Personalità di spicco erano anche i conferenzieri della prima sessione, lo scrittore portoghese Rui Zink, il letterato Liviu Papadima, l’insigne traduttore e traduttologo Bogdan Ghiu ecc. Ciascuno ha trattato temi di grande interesse, ma io vorrei ricordare qui solo alcuni, diversi per argomento e approccio, ma uguali per l’importanza dei problemi in gioco: il Magnifico Rettore dell’Università di Bucarest, prof. Mircea Dumitru, ha analizzato l’impasse risentita dal mondo accademico delle migliori università del mondo dovuta alla svalutazione delle discipline umanistiche e alle sue conseguenze, a lungo termine pericolose, per la formazione della personalità delle future generazioni; la dott.ssa Ana Borca, Direttrice dei programmi  di lingua romena presso l’Istituto Culturale Romeno, ha presentato con rara oggettività e concretezza i meriti e le mancanze della diffusione della cultura romena nel mondo tramite lo studio della nostra lingua e la formazione dei traduttori stranieri; il prof. Daniel Perdigão, ha fatto, in un elegantissimo romeno, una rassegna esauriente e ben strutturata dell’immagine del Portogallo nella letteratura romena, così come la si rispecchia nelle traduzioni, nei contatti personali e nei sogni degli autori romeni.

In ciò che riguarda la sostanza degli interventi bisogna andare oltre le conferenze plenarie per approdare alle relazioni dei docenti romeni, nella seconda sessione dell’evento, ribadendo la qualità scientifica di ognuna di esse nonché la diversità dei temi e delle metodologie. Mi riferirò brevemente a questa diversità perché non sembri disordine. No, questi interventi e i consecutivi dibattiti, dedicati tutti alla problematica della traduzione e della traduttologia, hanno prospettato cinque grandi tematiche, cui si potrebbe aggiungere una sesta riguardante la situazione specifica della lingua romena nella Repubblica di Moldova. Le tematiche sono state: la letteratura romena novecentesca tradotta in altre lingue (con analisi di traduzioni da autori quali Cărtărescu, Sadoveanu, Doina Ruşti ecc.); momenti e ipostasi nella storia della traduzione (le prime traduzioni in lingua romena, la traduzione dei testi sacri, Dosoftei, ma anche Aron Pumnu ecc.); traduzioni di libri stranieri in romeno (da Kalevala fino alle letterature del secolo XXI); teoria della traduzione in senso lato (traduzione e teoria della letteratura, interdiscorsività, la traduzione nel processo didattico ecc.); e ultima, ma riccamente rappresentata, l’analisi di vari aspetti morfo-sintattici e semantici specifici (dalla traduzione delle unità fraseologiche del croato alla traduzione dei verbi con prefissi del bulgaro o a sbagli specifici alle traduzioni tecnico-scientifiche ecc.). Un’altra cosa notevole e che potrebbe servire da modello a ulteriori convegni del genere è il fatto che ogni partecipante ha ricevuto sin dall’inizio una brochure con i riassunti (in versione bilingue, romena- inglese) di tutte le relazioni, ciò che dimostra non solo il professionalismo degli organizzatori ma anche il loro desiderio di preparare e di incentivare i consecutivi dibattiti. 
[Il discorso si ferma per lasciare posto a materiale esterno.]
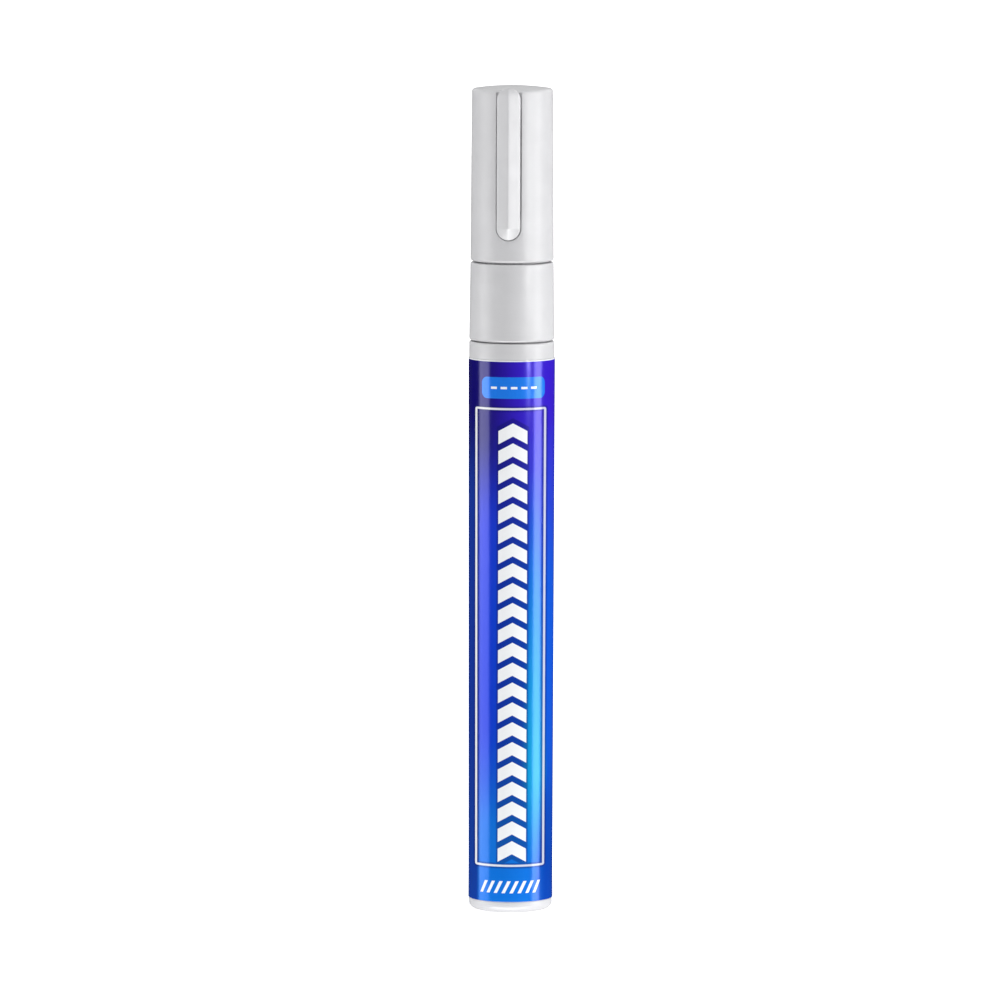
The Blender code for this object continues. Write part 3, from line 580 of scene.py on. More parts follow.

Concludo questa presentazione, apertamente elogiativa, con un breve accenno alla tematica. Lo scopo dichiarato del convegno era «di creare uno spazio di riflessione sui valori culturali, letterari e linguistici importati ed esportati dalla lingua romena», di identificare i punti forti del dialogo fra la cultura romena e le culture del mondo e di individuare la posizione occupata dalla cultura e dalla lingua romena nella società contemporanea globalizzata. Senza riprendere qui i temi della mia conferenza, tengo tuttavia a ripetere che la globalizzazione, che ci piaccia o no, è un fenomeno reale e in pieno svolgimento e che la traduzione, tanto quella «classica», fatta da un traduttore specializzato, quanto quella recente e angosciante, fatta dal computer, è una sua componente essenziale. Se noi, romeni di oggi, vogliamo far sentire la nostra voce nel concerto della globalizzazione e se ciascuno di noi vuole essere attore nel mondo reale odierno (ma che dire di quello virtuale!), allora tutti noi ci confronteremo, volens nolens,  con il problema della traduzione. E se tanto lo facciamo è meglio farlo con consapevolezza e competenza. È ciò che, secondo me, ci può insegnare l’esperienza di Lisbona.